DATA EXTRACT –
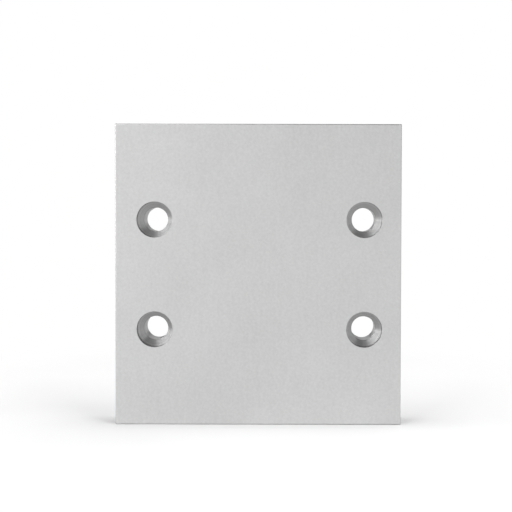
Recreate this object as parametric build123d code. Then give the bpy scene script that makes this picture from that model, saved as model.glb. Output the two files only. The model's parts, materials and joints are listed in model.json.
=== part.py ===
from build123d import *

from math import radians, tan
import os

# Rectangular cover plate of machined aluminium, with four stepped countersunk screw holes.
# The plate stands on its lower edge: X runs along its width, Y through its thickness and Z up.
# The origin is at the middle of the lower edge. The front face, which the screw heads sink
# into, looks along -Y. All lengths are in millimetres and angles in degrees.

# Plate
plate_width = 95.0
plate_height = 100.0
plate_thickness = 10.0
edge_break = 0.3  # chamfer along all twelve outer edges

# Screw hole: a short counterbore for the head's rim, a countersink and a clearance hole
hole_diameter = 8.0
recess_diameter = 11.8
recess_depth = 1.8
countersink_angle = 90.0  # between opposite sides of the cone
rim_break = 0.1  # chamfer where a hole opens on the front and on the back face

# Screw pattern: a rectangle at the middle of the plate's height, a little right of its centre
pattern_width = 69.7
pattern_height = 36.5
pattern_offset = 0.4


def plate_blank():
    """The plate before it is drilled: a rectangle with thickness, and its edges broken."""
    outline = Pos(0, plate_height / 2) * Rectangle(plate_width, plate_height)
    blank = extrude(Plane.XZ * outline, amount=plate_thickness / 2, both=True)
    return chamfer(blank.edges(), edge_break)


def screw_hole():
    """What one screw hole removes. Its axis is Z, and the plate's front face is at Z = 0."""
    hole_radius = hole_diameter / 2
    recess_radius = recess_diameter / 2
    cone_depth = (recess_radius - hole_radius) / tan(radians(countersink_angle / 2))
    half_section = Polyline(
        (0, 0),
        (recess_radius + rim_break, 0),
        (recess_radius, -rim_break),
        (recess_radius, -recess_depth),
        (hole_radius, -recess_depth - cone_depth),
        (hole_radius, -plate_thickness + rim_break),
        (hole_radius + rim_break, -plate_thickness),
        (0, -plate_thickness),
        close=True,
    )
    return revolve(Plane.XZ * make_face(half_section), Axis.Z)


def cover_plate():
    """The finished plate: the blank, less a screw hole at each corner of the pattern."""
    front_face = Plane.XZ.offset(plate_thickness / 2)
    pattern_centre = Pos(pattern_offset, plate_height / 2)
    corners = GridLocations(pattern_width, pattern_height, 2, 2)
    return plate_blank() - front_face * pattern_centre * corners * screw_hole()


os.makedirs("parts", exist_ok=True)
export_step(cover_plate(), "parts/cover_plate.step")
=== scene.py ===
import json
import math

import bmesh
import bpy
from mathutils import Matrix, Vector


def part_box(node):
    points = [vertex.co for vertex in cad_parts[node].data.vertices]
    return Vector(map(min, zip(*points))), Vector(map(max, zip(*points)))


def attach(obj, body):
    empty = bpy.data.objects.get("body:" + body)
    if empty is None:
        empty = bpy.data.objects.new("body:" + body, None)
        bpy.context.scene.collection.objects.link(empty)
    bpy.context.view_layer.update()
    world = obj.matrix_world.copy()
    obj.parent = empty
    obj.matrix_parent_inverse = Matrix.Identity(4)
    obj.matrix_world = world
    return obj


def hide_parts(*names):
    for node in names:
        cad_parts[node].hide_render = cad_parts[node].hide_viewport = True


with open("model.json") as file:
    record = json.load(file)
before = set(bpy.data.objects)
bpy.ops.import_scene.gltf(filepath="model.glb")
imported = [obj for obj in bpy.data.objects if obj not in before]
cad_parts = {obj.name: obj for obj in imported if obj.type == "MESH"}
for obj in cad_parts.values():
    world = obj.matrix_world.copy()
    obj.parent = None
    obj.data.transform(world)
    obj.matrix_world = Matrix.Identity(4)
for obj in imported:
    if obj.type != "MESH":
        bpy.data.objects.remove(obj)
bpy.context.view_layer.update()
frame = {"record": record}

# The looks of the rectangular cover plate. Lengths are in metres, in the frame of the CAD model:
# the plate stands on its lower edge at Z = 0, and its front face looks along -Y.

MM = 0.001

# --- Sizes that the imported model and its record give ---
MOUNTS = {mount["name"]: mount for mount in frame["record"]["mounts"]}
PATTERN = MOUNTS["screw_holes"]
PLATE_LOW, PLATE_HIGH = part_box("cover_plate")
FRONT_Y = PLATE_LOW.y
BACK_Y = PLATE_HIGH.y
HOLE_RADIUS = PATTERN["dims"]["hole_r_mm"] * MM
RECESS_RADIUS = MOUNTS["head_recesses"]["dims"]["hole_r_mm"] * MM
PATTERN_X = PATTERN["pos_m"][0]
PATTERN_Z = PATTERN["pos_m"][2]
HALF_PATTERN_X = PATTERN["dims"]["spacing_x_mm"] * MM / 2
HALF_PATTERN_Z = PATTERN["dims"]["spacing_y_mm"] * MM / 2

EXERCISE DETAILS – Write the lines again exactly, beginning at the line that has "return plate_blank() - front_face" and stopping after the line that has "before = set(bpy.data.objects)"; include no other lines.

THE RESPONSE –
    return plate_blank() - front_face * pattern_centre * corners * screw_hole()


os.makedirs("parts", exist_ok=True)
export_step(cover_plate(), "parts/cover_plate.step")
=== scene.py ===
import json
import math

import bmesh
import bpy
from mathutils import Matrix, Vector


def part_box(node):
    points = [vertex.co for vertex in cad_parts[node].data.vertices]
    return Vector(map(min, zip(*points))), Vector(map(max, zip(*points)))


def attach(obj, body):
    empty = bpy.data.objects.get("body:" + body)
    if empty is None:
        empty = bpy.data.objects.new("body:" + body, None)
        bpy.context.scene.collection.objects.link(empty)
    bpy.context.view_layer.update()
    world = obj.matrix_world.copy()
    obj.parent = empty
    obj.matrix_parent_inverse = Matrix.Identity(4)
    obj.matrix_world = world
    return obj


def hide_parts(*names):
    for node in names:
        cad_parts[node].hide_render = cad_parts[node].hide_viewport = True


with open("model.json") as file:
    record = json.load(file)
before = set(bpy.data.objects)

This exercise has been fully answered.